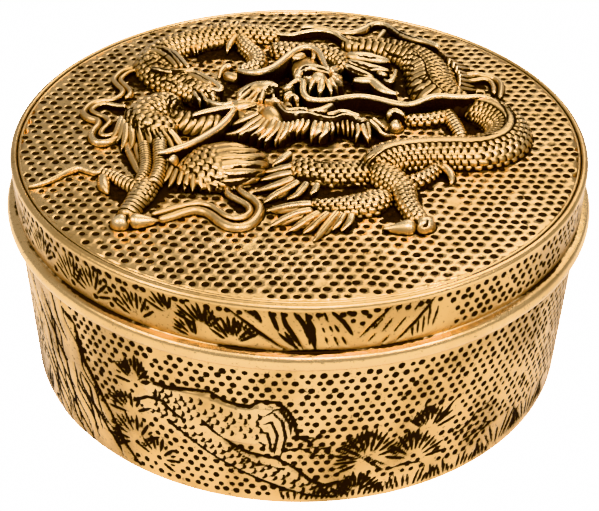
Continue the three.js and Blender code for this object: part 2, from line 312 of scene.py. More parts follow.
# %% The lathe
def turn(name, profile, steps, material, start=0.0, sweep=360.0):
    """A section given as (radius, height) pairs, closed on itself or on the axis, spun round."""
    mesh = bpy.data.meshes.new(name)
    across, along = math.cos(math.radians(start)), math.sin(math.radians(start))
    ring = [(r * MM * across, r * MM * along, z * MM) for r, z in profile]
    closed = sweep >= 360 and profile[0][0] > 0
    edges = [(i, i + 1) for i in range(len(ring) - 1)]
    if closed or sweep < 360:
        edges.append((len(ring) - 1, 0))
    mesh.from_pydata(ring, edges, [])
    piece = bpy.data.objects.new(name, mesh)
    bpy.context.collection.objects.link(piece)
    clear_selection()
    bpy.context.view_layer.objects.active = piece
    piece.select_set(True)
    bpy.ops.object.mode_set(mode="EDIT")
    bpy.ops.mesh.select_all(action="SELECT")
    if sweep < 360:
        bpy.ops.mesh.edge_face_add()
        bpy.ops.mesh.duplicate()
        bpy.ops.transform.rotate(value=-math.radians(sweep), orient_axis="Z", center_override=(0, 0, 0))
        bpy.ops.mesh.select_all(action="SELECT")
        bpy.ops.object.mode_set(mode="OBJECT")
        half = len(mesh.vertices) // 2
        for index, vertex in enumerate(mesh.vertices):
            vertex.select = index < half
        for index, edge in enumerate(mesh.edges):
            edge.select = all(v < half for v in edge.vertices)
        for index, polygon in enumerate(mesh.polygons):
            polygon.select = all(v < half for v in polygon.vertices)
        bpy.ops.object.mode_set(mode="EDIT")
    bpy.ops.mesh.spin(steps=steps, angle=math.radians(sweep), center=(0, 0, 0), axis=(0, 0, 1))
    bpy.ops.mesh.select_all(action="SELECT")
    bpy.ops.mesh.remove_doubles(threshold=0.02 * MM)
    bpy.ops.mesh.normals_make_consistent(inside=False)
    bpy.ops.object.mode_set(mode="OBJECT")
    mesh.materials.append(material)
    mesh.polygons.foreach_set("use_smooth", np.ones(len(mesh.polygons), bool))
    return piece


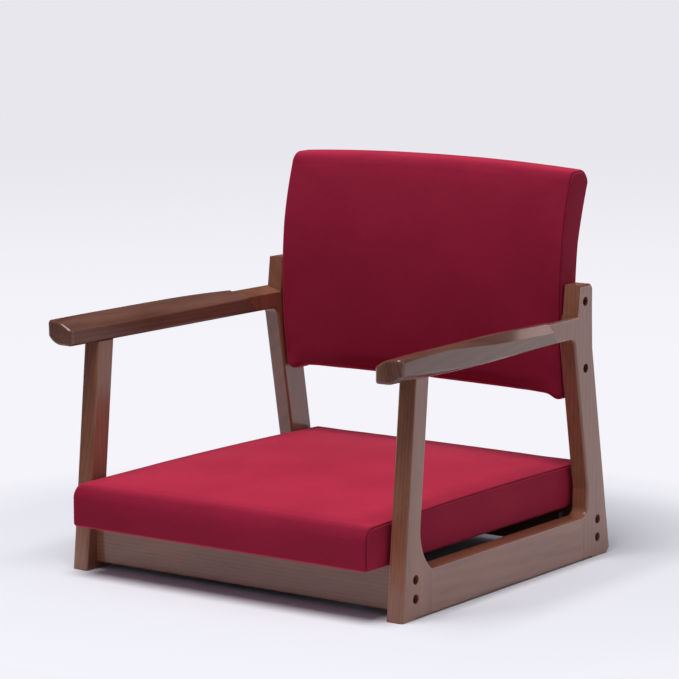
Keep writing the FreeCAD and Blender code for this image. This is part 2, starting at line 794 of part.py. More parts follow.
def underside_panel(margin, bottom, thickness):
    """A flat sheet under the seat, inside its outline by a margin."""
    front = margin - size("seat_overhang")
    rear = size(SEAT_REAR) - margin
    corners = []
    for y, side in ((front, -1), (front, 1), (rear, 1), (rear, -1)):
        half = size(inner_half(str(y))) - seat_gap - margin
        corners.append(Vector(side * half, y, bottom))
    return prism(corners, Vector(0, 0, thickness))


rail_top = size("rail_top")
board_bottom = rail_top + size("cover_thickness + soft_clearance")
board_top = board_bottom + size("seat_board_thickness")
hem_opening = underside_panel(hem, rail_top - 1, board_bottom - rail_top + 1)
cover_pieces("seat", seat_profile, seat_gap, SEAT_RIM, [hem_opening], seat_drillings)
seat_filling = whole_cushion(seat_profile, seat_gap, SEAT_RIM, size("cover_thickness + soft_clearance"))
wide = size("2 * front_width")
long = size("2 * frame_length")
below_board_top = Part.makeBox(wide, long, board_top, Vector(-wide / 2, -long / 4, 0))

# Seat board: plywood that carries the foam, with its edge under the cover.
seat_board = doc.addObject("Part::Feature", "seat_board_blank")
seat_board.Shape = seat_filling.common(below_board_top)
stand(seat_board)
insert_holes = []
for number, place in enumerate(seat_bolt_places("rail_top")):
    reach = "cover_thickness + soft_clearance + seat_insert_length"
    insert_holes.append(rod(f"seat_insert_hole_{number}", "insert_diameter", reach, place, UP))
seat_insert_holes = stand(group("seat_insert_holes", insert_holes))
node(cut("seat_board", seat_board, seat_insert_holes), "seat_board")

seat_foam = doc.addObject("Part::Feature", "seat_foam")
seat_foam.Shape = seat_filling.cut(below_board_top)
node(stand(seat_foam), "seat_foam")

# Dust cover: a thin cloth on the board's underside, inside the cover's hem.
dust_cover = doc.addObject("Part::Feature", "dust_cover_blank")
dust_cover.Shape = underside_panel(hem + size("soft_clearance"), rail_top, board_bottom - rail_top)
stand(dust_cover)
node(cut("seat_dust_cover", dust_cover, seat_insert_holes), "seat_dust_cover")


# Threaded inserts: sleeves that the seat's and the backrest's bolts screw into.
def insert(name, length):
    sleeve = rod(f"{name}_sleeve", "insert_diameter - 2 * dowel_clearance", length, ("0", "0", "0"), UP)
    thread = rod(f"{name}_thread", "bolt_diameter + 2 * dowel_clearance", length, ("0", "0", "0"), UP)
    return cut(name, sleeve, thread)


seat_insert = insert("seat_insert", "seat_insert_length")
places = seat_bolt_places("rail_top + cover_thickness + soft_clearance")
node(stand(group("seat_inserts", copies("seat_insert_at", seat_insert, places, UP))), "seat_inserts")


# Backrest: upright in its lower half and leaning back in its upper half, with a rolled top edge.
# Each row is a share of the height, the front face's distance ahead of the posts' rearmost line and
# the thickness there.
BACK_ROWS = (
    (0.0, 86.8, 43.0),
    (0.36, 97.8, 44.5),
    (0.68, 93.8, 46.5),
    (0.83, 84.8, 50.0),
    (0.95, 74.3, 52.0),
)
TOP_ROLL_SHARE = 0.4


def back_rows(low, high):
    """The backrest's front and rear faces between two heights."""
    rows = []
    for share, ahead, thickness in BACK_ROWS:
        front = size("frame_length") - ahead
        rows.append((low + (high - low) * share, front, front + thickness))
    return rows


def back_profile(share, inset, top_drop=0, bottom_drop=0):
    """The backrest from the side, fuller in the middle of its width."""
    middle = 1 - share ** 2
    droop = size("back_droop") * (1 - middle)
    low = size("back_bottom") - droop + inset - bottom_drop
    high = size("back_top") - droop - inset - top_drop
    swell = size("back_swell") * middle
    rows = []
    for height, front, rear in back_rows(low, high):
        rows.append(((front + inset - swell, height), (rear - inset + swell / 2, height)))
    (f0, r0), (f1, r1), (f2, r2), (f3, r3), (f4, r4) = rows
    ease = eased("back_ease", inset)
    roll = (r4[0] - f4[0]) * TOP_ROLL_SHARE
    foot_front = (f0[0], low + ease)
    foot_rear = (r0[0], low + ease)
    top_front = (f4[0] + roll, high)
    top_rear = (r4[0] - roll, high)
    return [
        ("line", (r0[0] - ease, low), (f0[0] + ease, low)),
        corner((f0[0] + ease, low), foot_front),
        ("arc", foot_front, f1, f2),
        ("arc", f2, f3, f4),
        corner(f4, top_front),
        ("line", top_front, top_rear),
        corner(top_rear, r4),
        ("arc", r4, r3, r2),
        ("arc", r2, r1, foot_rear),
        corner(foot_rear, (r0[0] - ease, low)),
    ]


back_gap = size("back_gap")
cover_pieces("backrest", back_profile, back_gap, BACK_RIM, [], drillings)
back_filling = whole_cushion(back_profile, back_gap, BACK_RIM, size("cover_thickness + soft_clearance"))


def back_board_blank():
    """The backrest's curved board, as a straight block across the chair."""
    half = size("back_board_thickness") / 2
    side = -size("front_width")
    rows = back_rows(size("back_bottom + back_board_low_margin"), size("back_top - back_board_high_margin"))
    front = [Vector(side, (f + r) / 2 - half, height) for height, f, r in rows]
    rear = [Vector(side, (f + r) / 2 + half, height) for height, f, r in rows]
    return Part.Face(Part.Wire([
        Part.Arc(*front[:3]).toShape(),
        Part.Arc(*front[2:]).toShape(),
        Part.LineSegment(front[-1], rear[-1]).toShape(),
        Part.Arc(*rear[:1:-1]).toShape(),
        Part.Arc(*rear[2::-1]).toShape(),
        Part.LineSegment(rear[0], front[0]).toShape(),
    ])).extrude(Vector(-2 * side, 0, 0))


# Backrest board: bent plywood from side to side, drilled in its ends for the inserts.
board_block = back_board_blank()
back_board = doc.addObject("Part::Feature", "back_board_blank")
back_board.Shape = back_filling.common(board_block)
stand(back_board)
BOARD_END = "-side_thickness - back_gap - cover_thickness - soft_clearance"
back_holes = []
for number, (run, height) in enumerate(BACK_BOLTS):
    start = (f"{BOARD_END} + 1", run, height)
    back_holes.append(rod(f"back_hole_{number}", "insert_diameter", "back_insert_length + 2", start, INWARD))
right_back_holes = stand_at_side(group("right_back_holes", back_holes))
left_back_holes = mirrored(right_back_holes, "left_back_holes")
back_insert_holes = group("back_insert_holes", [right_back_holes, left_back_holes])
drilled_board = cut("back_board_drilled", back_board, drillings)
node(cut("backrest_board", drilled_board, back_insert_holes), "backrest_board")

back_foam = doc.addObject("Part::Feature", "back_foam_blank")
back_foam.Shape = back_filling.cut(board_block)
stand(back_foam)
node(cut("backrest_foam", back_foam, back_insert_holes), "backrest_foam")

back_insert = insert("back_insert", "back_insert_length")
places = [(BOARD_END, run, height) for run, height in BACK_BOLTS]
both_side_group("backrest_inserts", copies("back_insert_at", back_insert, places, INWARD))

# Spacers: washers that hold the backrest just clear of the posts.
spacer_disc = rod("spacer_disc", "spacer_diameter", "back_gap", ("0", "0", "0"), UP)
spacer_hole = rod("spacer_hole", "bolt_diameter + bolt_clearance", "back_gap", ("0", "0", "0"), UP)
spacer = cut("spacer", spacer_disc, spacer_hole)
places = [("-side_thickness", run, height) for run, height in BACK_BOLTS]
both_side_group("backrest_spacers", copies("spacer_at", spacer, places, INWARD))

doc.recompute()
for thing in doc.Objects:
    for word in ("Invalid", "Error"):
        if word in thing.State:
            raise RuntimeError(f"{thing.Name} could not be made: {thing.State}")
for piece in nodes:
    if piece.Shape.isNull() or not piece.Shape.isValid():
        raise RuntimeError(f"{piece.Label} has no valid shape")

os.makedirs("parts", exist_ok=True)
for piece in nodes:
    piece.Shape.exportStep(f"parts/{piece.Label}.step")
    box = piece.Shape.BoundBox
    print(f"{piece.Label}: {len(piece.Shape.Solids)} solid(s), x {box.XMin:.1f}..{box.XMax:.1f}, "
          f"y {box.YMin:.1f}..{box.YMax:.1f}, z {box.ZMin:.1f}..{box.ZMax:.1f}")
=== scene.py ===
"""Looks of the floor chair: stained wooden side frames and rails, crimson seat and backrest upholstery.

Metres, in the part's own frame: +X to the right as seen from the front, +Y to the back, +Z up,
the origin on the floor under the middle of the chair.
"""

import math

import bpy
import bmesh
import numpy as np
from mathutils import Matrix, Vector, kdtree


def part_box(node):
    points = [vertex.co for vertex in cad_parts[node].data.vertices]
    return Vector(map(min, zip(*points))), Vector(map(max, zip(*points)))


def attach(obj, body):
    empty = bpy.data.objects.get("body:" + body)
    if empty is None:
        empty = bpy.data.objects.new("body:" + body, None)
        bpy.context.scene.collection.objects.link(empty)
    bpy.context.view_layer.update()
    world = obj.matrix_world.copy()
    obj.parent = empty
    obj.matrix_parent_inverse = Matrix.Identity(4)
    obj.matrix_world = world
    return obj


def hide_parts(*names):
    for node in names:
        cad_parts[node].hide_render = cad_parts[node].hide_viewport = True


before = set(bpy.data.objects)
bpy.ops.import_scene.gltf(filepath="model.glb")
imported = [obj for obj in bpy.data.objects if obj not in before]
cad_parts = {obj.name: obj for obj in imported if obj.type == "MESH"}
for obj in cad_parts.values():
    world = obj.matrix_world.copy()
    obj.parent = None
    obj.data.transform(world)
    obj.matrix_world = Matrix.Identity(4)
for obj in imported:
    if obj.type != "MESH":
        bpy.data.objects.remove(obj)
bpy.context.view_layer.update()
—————
Written exercise. From the line that contains "# Spacers: washers" through the line that contains "if empty is", reproduce every line exactly, both end lines included.

Finished task.
# Spacers: washers that hold the backrest just clear of the posts.
spacer_disc = rod("spacer_disc", "spacer_diameter", "back_gap", ("0", "0", "0"), UP)
spacer_hole = rod("spacer_hole", "bolt_diameter + bolt_clearance", "back_gap", ("0", "0", "0"), UP)
spacer = cut("spacer", spacer_disc, spacer_hole)
places = [("-side_thickness", run, height) for run, height in BACK_BOLTS]
both_side_group("backrest_spacers", copies("spacer_at", spacer, places, INWARD))

doc.recompute()
for thing in doc.Objects:
    for word in ("Invalid", "Error"):
        if word in thing.State:
            raise RuntimeError(f"{thing.Name} could not be made: {thing.State}")
for piece in nodes:
    if piece.Shape.isNull() or not piece.Shape.isValid():
        raise RuntimeError(f"{piece.Label} has no valid shape")

os.makedirs("parts", exist_ok=True)
for piece in nodes:
    piece.Shape.exportStep(f"parts/{piece.Label}.step")
    box = piece.Shape.BoundBox
    print(f"{piece.Label}: {len(piece.Shape.Solids)} solid(s), x {box.XMin:.1f}..{box.XMax:.1f}, "
          f"y {box.YMin:.1f}..{box.YMax:.1f}, z {box.ZMin:.1f}..{box.ZMax:.1f}")
=== scene.py ===
"""Looks of the floor chair: stained wooden side frames and rails, crimson seat and backrest upholstery.

Metres, in the part's own frame: +X to the right as seen from the front, +Y to the back, +Z up,
the origin on the floor under the middle of the chair.
"""

import math

import bpy
import bmesh
import numpy as np
from mathutils import Matrix, Vector, kdtree


def part_box(node):
    points = [vertex.co for vertex in cad_parts[node].data.vertices]
    return Vector(map(min, zip(*points))), Vector(map(max, zip(*points)))


def attach(obj, body):
    empty = bpy.data.objects.get("body:" + body)
    if empty is None:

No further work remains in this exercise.